Bagaimana Islam memandang hal ini?

Dalam pandangan Islam, sektor pertanian adalah salah satu sumber primer ekonomi selain perindustrian, perdagangan, dan tenaga manusia (jasa), karena itulah pertanian menjadi salah satu pilar ekonomi yang jika permasalahan pertanian tidak dapat dipecahkan, dapat menyebabkan guncangnya perekonomian negara, bahkan akan membuat suatu negara menjadi lemah serta berada dalam ketergantungan atas negara lain.

Oleh karena itu tentunya, kebijakan pangan Khilafah harus dijaga dari unsur dominasi dan dikte negara asing,  dan mempertimbangkan kelestarian lingkungan ke depan, bukan semata-mata target produksi yang menyebabkan banyak kerusakan di muka bumi sebagaimana dalam sistem kapitalisme.

Politik pertanian Islam juga diarahkan untuk meningkatan produksi pertanian dan kebijakan pendistribusian yang adil, sehingga kebutuhan pokok masyarakat pun dapat dipenuhi. 

Kebijakan pertanian dalam sistem khilafaj yang perlu digarisbawahi sebagai berikut:

1. Memenuhi persoalan intern para petani dengan memberikan modal yang berasal dari baitul maal, bibit unggul yang berkualitas, mesin-mesin pertanian dan sarana produksi pertanian lainnya yang mendukung  para petani. 

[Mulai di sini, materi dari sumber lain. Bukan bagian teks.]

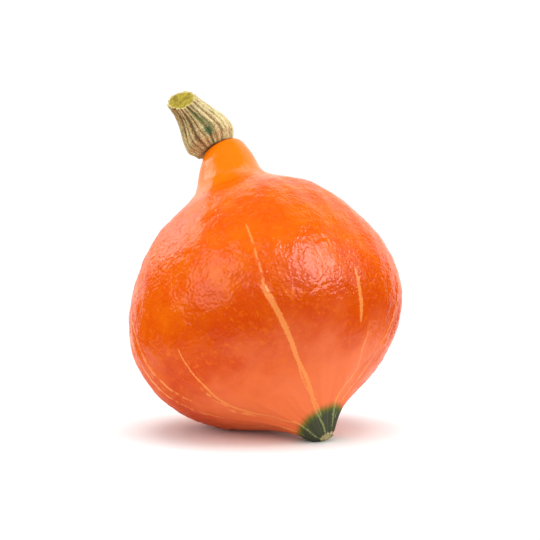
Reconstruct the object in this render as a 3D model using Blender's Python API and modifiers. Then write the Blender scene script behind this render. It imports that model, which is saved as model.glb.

2. Negara membuka lahan untuk pertanian bahkan menghidupkan tanah yang mati dan terbengkalai akibat tidak diurusi oleh pemiliknya berdasarkan dalil berikut ini;

Menghidupkan tanah yang mati

"Siapa saja yang menghidupkan tanah mati maka tanah itu (menjadi) miliknya. Dan tidak ada hak bagi perebut tanah yang zalim dengan menanaminya."(HR at-Tirmidzi, Abu Dawud dan Ahmad).

Al-Khathabi (w. 388 H) di dalam Ma’âlim as-Sunan Syarh Sunan Abî Dâwud menyampaikan, “Menghidupkan tanah mati itu tidak lain dengan menggali, memagari dan mengalirkan air pada tanah tersebut dan bentuk memakmurkan tanah semacam itu. Siapa saja yang melakukan hal tersebut maka dia telah memiliki tanah itu meskipun dengan izin sulthan (penguasa) atau tanpa seizinnya. 

Mengambil tanah yang terbengkalai

Dalam sebuah riwayat dari jalan Amru bin Syuaib, Humaid bin Zanjawaih an-Nasa’i dalam kitabnya, Al-Amwâl meriwayatkan bahwa Nabi saw. pernah memberikan tanah kepada orang-orang dari Juhainah. Lalu mereka melupakan dan menelantarkan tanah tersebut. Kemudian datanglah kaum yang lain dan menghidupkan tanah itu.  Orang-orang Juhainah mengadukan hal ini kepada Umar bin al-Khaththab. Umar menyampaikan: “Andai itu dari pemberianku atau dari Abu Bakar maka aku tidak akan ragu, tetapi itu adalah pemberian Rasulullah saw.” Umar lalu berkata:

Siapa saja yang mempunyai tanah lalu ia telantarkan selama tiga tahun lamanya, tidak ia kelola, kemudian orang lain mengelola tanah yang telah terbengkalai itu, maka orang lain itu lebih berhak atas tanah tersebut.

3. Negara boleh melakukan impor dengan syarat memperhatikan siapa yang diajak kerjasama. Apakah negara tersebut masuk dalam golongan kafir harbi hukman (yang masa kerjasamanya maksimal 10 tahun saja) atau kafir harbi fi'lan (yang jelas-jelas memerangi Islam). 

Ketiga kebijakan diatas dapat dilaksanakan jika syariat Islam dan khilafah Islamiyah ditegakkan sehingga tercipta keadilan di muka bumi.